Traceback (most recent call last):
File "/scr1/398185/big_comet_w_atlases.py", line 150, in <module>
main()
File "/scr1/398185/big_comet_w_atlases.py", line 54, in main
train_loader = torch.utils.data.DataLoader(train_set, batch_size=batch_size, shuffle=True, num_workers=0,
^^^^^^^^^^^^^^^^^^^^^^^^^^^^^^^^^^^^^^^^^^^^^^^^^^^^^^^^^^^^^^^^^^^^^^^^^^^^^^^^^^^^^^^^^^
File "/home/jdivers/.conda/envs/dl_env/lib/python3.12/site-packages/torch/utils/data/dataloader.py", line 350, in __init__
sampler = RandomSampler(dataset, generator=generator) # type: ignore[arg-type]
^^^^^^^^^^^^^^^^^^^^^^^^^^^^^^^^^^^^^^^^^^^
File "/home/jdivers/.conda/envs/dl_env/lib/python3.12/site-packages/torch/utils/data/sampler.py", line 143, in __init__
raise ValueError(f"num_samples should be a positive integer value, but got num_samples={self.num_samples}")

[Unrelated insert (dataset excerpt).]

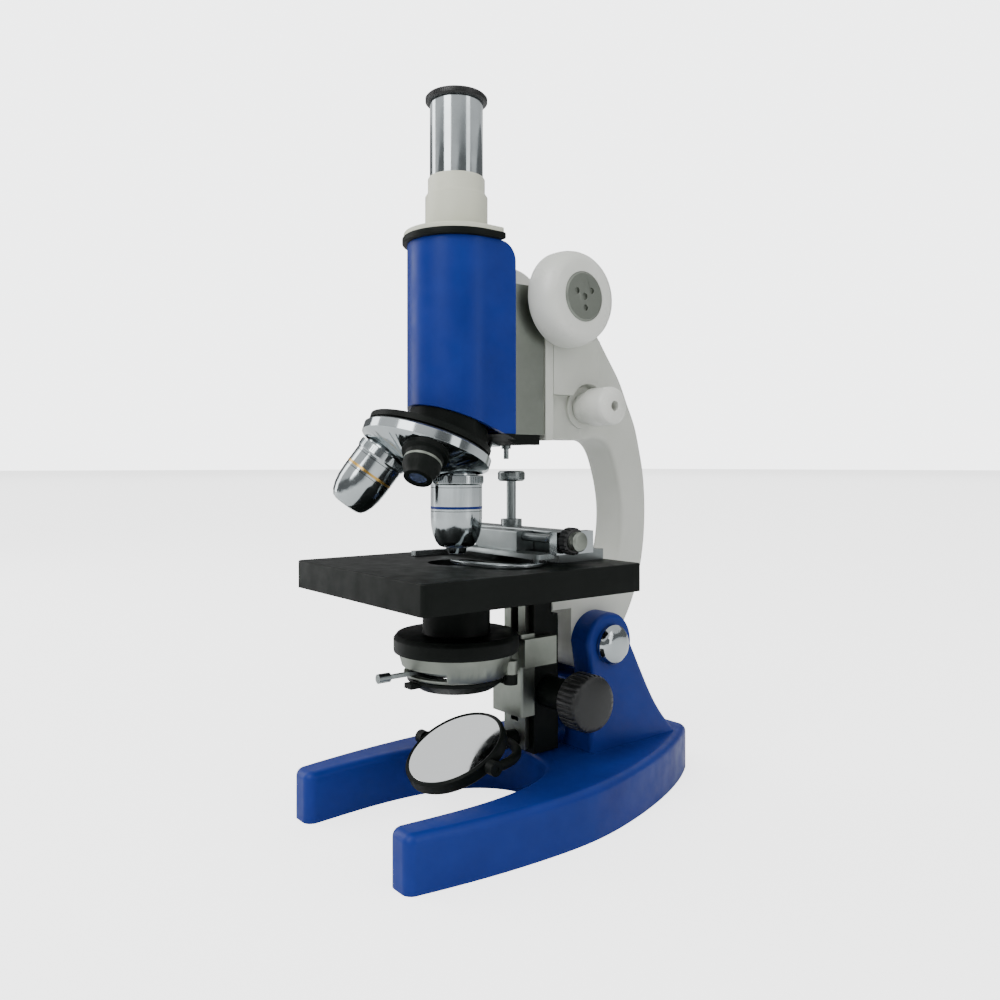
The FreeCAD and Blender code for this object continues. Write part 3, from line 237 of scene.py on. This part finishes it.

ValueError: num_samples should be a positive integer value, but got num_samples=0
I am using a custom dataset class that I wrote a method for to send the entire dataset (as it is loaded and cached) to device
, in this case, the GPU. That method is here:
def to(self, device):
# Move caches to device
if self.index_cache is not None:
self.index_cache = self.index_cache.to(device)
for i, idx in enumerate(self.index_cache):
self.index_cache[i] = idx.to(device)
for i, x_cache in enumerate(self.shared_x):
self.shared_x[i] = x_cache.to(device)
self.shared_y = self.shared_y.to(device)
for i, y in enumerate(self.shared_y):
self.shared_y[i] = y.to(device)
# Move any self-held tensors to device for ops compatibility
self.scalars = self.scalars.to(device) if self.scalars is not None else None
# Update device for future items
self.device = device
As you can tell, I am using and optional cache, as well. I’ve checked these on the CPU, as well, to make sure they are populating as expected. Though even if they weren’t, my dataset would still look like a non-zero sized set of empty tensors. Here’s the cache creation method, in case its relevant:
def _open_cache(self, x, y):
# Setup shared memory arrays (i.e. caches that are compatible with multiple workers)
# negative initialization ensure no overlap with actual cached indices
cache_len = len(self.all_atlases) if self._use_atlas else len(self.all_fovs)
index_cache_base = mp.Array(ctypes.c_int, cache_len * [-1])
shared_x_base = cache_len * [mp.Array(ctypes.c_float, 0)]
# Label-size determines cache size, so if no label is set, we will fill cache with -999999 at __getitem__
match self.label:
case 'Response' | 'Metastases' | None:
shared_y_base = mp.Array(ctypes.c_float, cache_len * [-1])
y_shape = ()
case 'Mask':
shared_y_base = mp.Array(ctypes.c_float, int(cache_len * np.prod(y.shape)))
y_shape = tuple(y.shape)
case _:
raise Exception('An unrecognized label is in use that is blocking the cache from initializing. '
'Update label attribute of dataset and try again.')
# Convert all arrays to desired data structure
self.index_cache = convert_mp_to_torch(index_cache_base, (cache_len,), device=self.device)
self.shared_x = [convert_mp_to_torch(x_base, 0, device=self.device) for x_base in shared_x_base]
self.shared_y = convert_mp_to_torch(shared_y_base, (cache_len,) + y_shape, device=self.device)
print('Cache opened.')
Note, the function convert_mp_to_torch
is just a simply conversion from an mp.Array
through an np.array
, to a torch.tensor
that gets reshaped appropriately, so the resultant caches are all torch.tensors
.
I’m not expecting anyone to solve this for me, given the complexity of my dataset, but if anyone has any ideas where to begin to look. Because I am only getting an error on the remote cluster, any ideas of where to focus my debugging would be much appreciated!